One of the most common questions I get from seed-stage founders: “How much equity should I give my first hires?”
It’s a high-stakes decision. Give too little and you can’t attract talent. Give too much and you’ll regret it by Series B when you’re trying to recruit a CFO and your option pool is decimated.
Carta’s latest State of Seed report gives us real benchmarks from tens of thousands of startups. Here’s what the data actually shows.
The First 5 Hires: What They Actually Get
Let’s start with the headline numbers. These are fully diluted equity grants, typically vesting over 4 years with a 1-year cliff:
Hire #1: 1.50% (median)
- 25th percentile: 0.50%
- 75th percentile: 4.00%
Hire #2: 0.85% (median)
- 25th percentile: 0.30%
- 75th percentile: 2.00%
Hire #3: 0.50% (median)
- 25th percentile: 0.20%
- 75th percentile: 1.20%
Hire #4: 0.44% (median)
- 25th percentile: 0.18%
- 75th percentile: 1.00%
Hire #5: 0.33% (median)
- 25th percentile: 0.13%
- 75th percentile: 0.80%
The pattern is clear: equity drops fast. Your first hire gets nearly 5x what your fifth hire gets at median. By the time you’re making your fifth hire, you’re already in the “normal employee” range.
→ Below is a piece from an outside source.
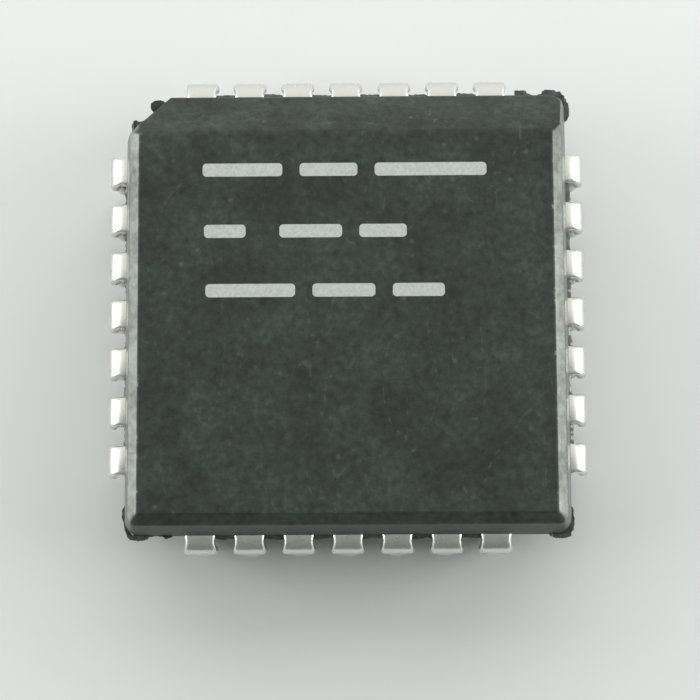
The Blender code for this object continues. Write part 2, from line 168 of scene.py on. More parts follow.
studio = {
    "world": 0.43,  # ambient light, which the camera and mirrors see as white
    "lamps": {
        # name: (place in mm, width and height in mm, watts, whether metal mirrors it)
        "left softbox": ((-108, 10, 34), (84, 64), 0.086, True),
        "right softbox": ((108, 10, 34), (84, 64), 0.100, True),
        "left upper softbox": ((-80, 10, 80), (84, 70), 0.009, True),
        "right upper softbox": ((80, 10, 80), (84, 70), 0.009, True),
        "back softbox": ((0, 100, 72), (230, 120), 0.165, False),
    },
    "floorSize": 1600,  # mm
    "floorColor": "#d6d9d7",
    # the camera's side is kept darker, so that metal and edges facing it stand out
    "cardEdges": ((-95, 1), (2, 112)),  # y and z of the lower and the upper edge in mm
    "cardWidth": 220,  # mm
    "cardColor": "#757978",
    "sheetRoughness": 0.9,
    "sheetGloss": 0.2,
}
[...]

The Equity Curve Is Steeper Than You Think
What jumps out from this data:
The drop from Hire #1 to Hire #2 is massive. You go from 1.50% to 0.85%—a 43% decline for the very next person through the door. That first hire is special. They’re taking the most risk, joining when there’s nothing but a pitch deck and a prayer. Price accordingly.
By Hire #3, you’re already below 1%. Most founders I talk to assume they’ll be giving “1-2%” to their first several employees. The data says otherwise. Only your first hire typically breaks 1% at median.
The range is enormous. Look at Hire #1: the 25th percentile is 0.50% and the 75th percentile is 4.00%. That’s an 8x spread. Context matters—stage, role, seniority, location, and how desperate you are all factor in.
What About Advisors?
Founders consistently over-grant to advisors. Here’s what the data shows for advisor equity (typically vesting over 2 years):
Pre-Seed Advisors:
- 25th percentile: 0.09%
- Median: 0.24%
- 75th percentile: 0.50%
- 90th percentile: 1.00%
Seed Advisors:
- 25th percentile: 0.06%
- Median: 0.12%
- 75th percentile: 0.25%
- 90th percentile: 0.49%
Series A Advisors:
- 25th percentile: 0.02%
- Median: 0.05%
- 75th percentile: 0.11%
- 90th percentile: 0.25%
The takeaway: only 10% of pre-seed advisors get more than 1%. If someone is asking for 1%+ as an advisor, they’d better be bringing something extraordinary—a key customer intro, a critical hire, or domain expertise you literally cannot get elsewhere.
Most advisors should be in the 0.1-0.25% range with a 2-year vest. If they balk at that, they probably weren’t going to be helpful anyway.
The Mistakes Founders Make
Mistake #1: Treating all early employees the same. Your first hire and your fifth hire are not in the same category. The data shows a 4-5x difference at median. Don’t flatten this curve.
Mistake #2: Over-granting to advisors. I’ve seen founders give 1% to advisors who send one email introduction and then disappear. Median advisor equity at seed is 0.12%. Use that as your anchor.
Mistake #3: Not leaving room for senior hires later. If you give away 15% in your first 10 hires, you’ll be in pain when you need to hire a VP of Engineering or CFO at Series A/B. Those roles often require 0.5-1.5% at later stages, and it has to come from somewhere.
Mistake #4: Ignoring the range. Medians are useful benchmarks, but the right number depends on the candidate. A first hire who’s a former CTO at a successful startup is worth more than a talented but unproven engineer. Use the 25th-75th percentile range to calibrate.

Being The First Non-Founder Really Matters
The data is clear: your first employee gets ~1.5%, it drops to ~0.85% for your second, and by your fifth hire you’re at ~0.33%. The curve is steep and founders consistently underestimate how quickly equity grants should decline.
Advisors get far less than many founders think—0.12% at seed is median, and only the top 10% get above 0.5%.
Use these benchmarks as starting points, but remember: equity compensation is ultimately about what it takes to get the right person to join your company at the right time. The data tells you what’s normal. You have to decide what’s right for your specific situation.